● **Supplied material**
________________
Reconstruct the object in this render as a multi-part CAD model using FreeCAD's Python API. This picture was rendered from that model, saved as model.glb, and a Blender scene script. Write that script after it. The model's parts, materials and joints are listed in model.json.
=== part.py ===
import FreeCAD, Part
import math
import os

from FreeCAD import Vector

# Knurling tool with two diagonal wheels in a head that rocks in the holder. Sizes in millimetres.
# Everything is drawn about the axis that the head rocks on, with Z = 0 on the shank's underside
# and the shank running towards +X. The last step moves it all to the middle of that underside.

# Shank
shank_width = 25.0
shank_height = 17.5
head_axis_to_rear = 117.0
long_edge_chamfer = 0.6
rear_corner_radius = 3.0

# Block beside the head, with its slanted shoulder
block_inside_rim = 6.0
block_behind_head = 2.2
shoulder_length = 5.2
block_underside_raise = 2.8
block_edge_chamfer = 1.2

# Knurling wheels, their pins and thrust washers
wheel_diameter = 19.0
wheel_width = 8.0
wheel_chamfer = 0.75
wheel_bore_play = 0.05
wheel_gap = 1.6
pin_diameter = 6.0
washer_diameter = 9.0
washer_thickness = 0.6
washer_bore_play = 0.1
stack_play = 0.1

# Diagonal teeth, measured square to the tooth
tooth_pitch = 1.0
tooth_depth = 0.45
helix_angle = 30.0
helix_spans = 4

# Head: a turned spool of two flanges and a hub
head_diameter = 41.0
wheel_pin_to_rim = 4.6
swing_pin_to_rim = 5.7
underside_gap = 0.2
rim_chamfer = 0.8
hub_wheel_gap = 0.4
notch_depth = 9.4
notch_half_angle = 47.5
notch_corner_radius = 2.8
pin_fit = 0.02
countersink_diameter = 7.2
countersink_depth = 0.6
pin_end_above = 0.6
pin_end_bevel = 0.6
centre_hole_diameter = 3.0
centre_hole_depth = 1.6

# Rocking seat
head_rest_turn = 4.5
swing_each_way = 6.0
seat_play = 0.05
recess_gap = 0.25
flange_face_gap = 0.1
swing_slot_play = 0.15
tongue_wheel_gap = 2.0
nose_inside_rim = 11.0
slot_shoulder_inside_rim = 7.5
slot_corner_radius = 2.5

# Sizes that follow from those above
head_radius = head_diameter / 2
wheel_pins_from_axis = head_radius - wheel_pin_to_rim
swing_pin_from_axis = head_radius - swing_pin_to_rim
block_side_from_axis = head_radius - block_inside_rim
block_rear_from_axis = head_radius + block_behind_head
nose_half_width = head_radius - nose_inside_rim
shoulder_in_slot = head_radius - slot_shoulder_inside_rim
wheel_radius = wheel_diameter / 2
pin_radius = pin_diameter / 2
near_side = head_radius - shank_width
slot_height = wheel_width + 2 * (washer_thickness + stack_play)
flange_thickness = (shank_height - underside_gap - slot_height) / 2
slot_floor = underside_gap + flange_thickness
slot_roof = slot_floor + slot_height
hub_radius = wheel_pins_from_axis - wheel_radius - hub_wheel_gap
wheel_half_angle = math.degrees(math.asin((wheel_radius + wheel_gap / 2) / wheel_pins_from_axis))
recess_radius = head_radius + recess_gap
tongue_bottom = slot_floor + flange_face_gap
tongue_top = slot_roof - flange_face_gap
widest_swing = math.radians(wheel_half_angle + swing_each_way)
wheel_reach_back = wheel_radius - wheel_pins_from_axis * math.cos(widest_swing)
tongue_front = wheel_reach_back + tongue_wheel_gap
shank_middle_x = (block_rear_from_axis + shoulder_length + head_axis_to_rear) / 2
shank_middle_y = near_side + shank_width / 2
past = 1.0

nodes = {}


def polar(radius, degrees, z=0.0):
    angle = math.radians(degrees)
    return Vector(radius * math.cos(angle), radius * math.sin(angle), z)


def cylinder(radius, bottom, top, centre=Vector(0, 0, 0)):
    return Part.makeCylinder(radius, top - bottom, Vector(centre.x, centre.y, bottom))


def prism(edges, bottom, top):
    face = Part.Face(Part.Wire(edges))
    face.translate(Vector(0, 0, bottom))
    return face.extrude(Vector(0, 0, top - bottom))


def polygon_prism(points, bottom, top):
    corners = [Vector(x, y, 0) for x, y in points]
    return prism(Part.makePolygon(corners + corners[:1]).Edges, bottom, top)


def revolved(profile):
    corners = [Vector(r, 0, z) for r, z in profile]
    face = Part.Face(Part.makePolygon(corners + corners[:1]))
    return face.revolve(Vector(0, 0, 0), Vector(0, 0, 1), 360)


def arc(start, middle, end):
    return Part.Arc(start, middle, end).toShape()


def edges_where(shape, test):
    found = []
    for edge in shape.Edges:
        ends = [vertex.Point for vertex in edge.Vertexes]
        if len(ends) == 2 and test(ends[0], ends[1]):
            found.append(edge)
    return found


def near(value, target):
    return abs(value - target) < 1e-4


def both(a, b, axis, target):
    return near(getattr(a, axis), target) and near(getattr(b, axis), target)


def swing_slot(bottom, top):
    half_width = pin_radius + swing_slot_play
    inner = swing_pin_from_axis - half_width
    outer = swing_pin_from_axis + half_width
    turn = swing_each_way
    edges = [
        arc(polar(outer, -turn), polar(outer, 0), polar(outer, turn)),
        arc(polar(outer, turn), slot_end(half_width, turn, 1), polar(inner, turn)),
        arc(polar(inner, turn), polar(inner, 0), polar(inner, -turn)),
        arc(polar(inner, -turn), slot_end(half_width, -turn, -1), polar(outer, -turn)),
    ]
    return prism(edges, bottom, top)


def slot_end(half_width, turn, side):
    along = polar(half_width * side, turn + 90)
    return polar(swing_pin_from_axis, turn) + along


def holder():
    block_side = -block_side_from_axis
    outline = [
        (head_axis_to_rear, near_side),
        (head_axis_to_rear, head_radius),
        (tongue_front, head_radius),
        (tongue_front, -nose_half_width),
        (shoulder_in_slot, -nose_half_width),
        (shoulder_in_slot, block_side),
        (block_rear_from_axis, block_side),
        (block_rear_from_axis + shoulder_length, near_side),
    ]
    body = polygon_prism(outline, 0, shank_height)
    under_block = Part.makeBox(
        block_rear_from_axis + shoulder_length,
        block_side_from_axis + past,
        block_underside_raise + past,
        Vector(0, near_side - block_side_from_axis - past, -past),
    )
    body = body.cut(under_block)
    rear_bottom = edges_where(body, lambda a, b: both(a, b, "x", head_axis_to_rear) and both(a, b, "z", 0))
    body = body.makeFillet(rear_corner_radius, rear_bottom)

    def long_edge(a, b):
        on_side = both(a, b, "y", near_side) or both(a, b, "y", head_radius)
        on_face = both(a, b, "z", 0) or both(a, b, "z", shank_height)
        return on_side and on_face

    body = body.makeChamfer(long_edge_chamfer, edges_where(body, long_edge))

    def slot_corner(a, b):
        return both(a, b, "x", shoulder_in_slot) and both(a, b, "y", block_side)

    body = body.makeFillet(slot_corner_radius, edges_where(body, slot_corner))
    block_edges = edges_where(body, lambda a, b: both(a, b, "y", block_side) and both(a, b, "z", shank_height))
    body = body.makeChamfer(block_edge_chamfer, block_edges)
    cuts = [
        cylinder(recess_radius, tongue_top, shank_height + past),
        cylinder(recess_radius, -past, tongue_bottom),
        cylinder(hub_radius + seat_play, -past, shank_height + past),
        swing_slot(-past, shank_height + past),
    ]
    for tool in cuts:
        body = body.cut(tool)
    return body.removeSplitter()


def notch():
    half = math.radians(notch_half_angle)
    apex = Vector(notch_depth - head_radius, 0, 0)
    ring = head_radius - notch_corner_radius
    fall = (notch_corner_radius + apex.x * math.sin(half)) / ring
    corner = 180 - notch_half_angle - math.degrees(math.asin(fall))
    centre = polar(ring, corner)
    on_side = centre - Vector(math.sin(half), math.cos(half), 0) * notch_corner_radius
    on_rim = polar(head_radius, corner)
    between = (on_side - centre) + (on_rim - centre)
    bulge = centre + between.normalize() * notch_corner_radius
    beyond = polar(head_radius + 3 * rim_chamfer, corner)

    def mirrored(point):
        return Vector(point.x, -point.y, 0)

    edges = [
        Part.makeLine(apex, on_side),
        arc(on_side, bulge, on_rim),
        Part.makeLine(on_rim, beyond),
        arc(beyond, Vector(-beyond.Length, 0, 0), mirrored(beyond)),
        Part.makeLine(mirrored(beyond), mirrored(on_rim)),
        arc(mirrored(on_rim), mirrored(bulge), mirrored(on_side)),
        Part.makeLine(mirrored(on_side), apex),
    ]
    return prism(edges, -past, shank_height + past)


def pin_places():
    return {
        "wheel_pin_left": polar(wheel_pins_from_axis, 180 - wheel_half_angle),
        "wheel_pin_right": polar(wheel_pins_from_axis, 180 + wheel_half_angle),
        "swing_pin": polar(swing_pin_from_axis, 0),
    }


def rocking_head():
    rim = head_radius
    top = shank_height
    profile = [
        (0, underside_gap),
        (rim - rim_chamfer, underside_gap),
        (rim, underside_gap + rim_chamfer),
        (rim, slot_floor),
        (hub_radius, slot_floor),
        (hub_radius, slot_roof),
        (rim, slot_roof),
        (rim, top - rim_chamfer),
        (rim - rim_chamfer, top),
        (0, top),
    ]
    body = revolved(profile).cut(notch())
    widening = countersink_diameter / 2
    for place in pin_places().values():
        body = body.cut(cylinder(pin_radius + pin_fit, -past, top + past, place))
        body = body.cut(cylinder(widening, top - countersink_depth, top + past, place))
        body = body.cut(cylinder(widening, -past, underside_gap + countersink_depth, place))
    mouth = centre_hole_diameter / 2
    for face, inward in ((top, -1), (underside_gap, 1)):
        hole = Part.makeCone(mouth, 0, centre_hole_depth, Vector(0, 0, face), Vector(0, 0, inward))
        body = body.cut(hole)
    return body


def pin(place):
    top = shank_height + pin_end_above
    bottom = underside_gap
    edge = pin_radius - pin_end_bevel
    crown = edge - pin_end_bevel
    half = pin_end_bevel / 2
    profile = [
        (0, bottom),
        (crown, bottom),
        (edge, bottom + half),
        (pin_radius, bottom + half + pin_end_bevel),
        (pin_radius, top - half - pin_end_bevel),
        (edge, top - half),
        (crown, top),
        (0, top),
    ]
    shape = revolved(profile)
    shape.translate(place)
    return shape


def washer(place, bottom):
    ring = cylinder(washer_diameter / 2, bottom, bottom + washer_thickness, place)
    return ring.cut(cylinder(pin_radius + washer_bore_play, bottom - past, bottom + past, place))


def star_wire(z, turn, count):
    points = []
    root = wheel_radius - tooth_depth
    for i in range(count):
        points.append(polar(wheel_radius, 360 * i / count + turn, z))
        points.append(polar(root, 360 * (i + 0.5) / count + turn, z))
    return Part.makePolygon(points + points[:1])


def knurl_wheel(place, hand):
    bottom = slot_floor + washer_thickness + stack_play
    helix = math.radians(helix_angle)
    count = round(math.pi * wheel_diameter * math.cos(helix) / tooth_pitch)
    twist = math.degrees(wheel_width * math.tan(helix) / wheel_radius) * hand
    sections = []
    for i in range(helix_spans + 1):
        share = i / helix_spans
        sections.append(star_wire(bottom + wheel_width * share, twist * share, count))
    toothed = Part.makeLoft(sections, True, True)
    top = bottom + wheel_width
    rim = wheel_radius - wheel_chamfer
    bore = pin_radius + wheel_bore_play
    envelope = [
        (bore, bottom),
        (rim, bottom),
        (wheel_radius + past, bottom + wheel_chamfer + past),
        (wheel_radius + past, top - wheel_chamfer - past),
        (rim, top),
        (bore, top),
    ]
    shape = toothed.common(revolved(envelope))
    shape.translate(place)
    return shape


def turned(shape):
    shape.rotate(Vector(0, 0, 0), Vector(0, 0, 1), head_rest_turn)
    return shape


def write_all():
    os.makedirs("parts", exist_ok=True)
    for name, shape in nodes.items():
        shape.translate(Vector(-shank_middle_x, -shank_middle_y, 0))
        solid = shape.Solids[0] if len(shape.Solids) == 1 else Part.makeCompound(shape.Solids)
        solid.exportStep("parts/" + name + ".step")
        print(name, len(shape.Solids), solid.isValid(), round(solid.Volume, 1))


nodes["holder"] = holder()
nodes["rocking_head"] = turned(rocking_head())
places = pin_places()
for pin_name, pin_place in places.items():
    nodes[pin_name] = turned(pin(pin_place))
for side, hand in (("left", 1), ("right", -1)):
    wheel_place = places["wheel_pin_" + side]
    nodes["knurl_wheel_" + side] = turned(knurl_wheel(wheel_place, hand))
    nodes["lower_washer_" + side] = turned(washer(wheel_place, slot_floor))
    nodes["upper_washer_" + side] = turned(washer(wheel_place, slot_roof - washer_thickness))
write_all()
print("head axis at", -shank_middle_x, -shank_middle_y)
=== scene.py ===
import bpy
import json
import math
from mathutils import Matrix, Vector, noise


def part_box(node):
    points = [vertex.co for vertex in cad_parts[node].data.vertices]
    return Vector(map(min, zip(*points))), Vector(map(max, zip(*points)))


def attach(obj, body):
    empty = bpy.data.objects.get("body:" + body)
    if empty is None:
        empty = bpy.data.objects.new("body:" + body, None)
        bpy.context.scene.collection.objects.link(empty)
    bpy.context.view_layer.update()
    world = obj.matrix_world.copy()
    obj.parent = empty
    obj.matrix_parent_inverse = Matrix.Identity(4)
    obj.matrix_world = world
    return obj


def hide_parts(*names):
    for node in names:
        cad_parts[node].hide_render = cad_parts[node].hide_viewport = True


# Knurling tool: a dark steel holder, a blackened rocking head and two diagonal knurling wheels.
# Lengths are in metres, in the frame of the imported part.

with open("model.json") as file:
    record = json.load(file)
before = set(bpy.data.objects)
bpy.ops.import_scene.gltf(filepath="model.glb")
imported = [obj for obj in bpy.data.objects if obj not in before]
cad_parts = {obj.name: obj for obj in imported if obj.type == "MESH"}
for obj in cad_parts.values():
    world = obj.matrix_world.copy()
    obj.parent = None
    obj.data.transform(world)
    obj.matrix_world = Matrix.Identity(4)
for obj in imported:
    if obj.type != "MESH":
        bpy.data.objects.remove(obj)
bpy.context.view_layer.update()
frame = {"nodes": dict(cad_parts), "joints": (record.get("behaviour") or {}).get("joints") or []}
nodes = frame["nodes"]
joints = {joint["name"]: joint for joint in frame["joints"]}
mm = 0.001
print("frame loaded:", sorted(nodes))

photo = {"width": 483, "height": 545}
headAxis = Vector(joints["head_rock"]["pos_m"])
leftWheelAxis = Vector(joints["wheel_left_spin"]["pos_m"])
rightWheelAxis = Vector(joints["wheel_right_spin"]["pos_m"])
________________
● **Task description**
Starting at the line that contains "for node in" and ending at the line that contains "# Lengths are", retype each line exactly; omit everything outside that range.

● **Full response**
    for node in names:
        cad_parts[node].hide_render = cad_parts[node].hide_viewport = True


# Knurling tool: a dark steel holder, a blackened rocking head and two diagonal knurling wheels.
# Lengths are in metres, in the frame of the imported part.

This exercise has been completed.